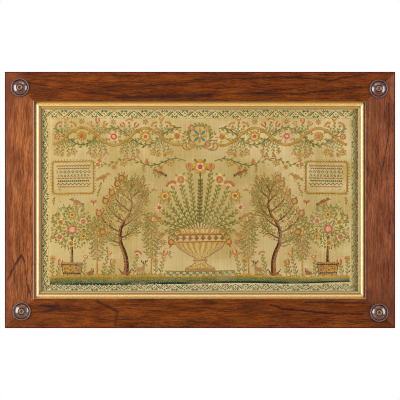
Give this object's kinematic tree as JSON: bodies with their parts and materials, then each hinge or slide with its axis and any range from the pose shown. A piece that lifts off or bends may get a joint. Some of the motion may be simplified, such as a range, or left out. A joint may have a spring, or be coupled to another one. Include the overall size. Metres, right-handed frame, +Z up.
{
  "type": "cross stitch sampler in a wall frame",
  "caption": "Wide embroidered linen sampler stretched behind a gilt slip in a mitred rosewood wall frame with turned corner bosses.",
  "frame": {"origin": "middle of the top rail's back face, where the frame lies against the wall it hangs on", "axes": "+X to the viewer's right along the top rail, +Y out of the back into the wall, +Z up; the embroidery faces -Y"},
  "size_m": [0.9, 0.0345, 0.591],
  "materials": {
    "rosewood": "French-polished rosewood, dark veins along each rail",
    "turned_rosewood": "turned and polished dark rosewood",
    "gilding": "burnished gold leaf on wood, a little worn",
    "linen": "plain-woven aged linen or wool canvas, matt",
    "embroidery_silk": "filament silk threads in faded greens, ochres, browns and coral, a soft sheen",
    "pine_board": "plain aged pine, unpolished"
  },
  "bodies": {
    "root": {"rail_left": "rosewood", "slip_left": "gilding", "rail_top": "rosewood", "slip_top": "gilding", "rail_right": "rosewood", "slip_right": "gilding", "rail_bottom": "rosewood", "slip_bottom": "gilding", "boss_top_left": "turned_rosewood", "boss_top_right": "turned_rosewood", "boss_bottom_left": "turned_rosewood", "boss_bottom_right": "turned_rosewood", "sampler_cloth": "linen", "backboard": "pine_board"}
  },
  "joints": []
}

########################################

(THE REQUEST): Print all the data exactly.

(OUTPUT OF THE EXERCISE):
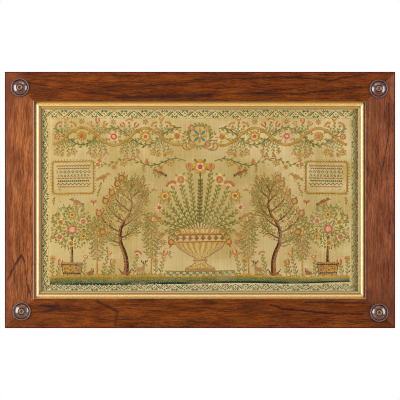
Give this object's kinematic tree as JSON: bodies with their parts and materials, then each hinge or slide with its axis and any range from the pose shown. A piece that lifts off or bends may get a joint. Some of the motion may be simplified, such as a range, or left out. A joint may have a spring, or be coupled to another one. Include the overall size. Metres, right-handed frame, +Z up.
{
  "type": "cross stitch sampler in a wall frame",
  "caption": "Wide embroidered linen sampler stretched behind a gilt slip in a mitred rosewood wall frame with turned corner bosses.",
  "frame": {"origin": "middle of the top rail's back face, where the frame lies against the wall it hangs on", "axes": "+X to the viewer's right along the top rail, +Y out of the back into the wall, +Z up; the embroidery faces -Y"},
  "size_m": [0.9, 0.0345, 0.591],
  "materials": {
    "rosewood": "French-polished rosewood, dark veins along each rail",
    "turned_rosewood": "turned and polished dark rosewood",
    "gilding": "burnished gold leaf on wood, a little worn",
    "linen": "plain-woven aged linen or wool canvas, matt",
    "embroidery_silk": "filament silk threads in faded greens, ochres, browns and coral, a soft sheen",
    "pine_board": "plain aged pine, unpolished"
  },
  "bodies": {
    "root": {"rail_left": "rosewood", "slip_left": "gilding", "rail_top": "rosewood", "slip_top": "gilding", "rail_right": "rosewood", "slip_right": "gilding", "rail_bottom": "rosewood", "slip_bottom": "gilding", "boss_top_left": "turned_rosewood", "boss_top_right": "turned_rosewood", "boss_bottom_left": "turned_rosewood", "boss_bottom_right": "turned_rosewood", "sampler_cloth": "linen", "backboard": "pine_board"}
  },
  "joints": []
}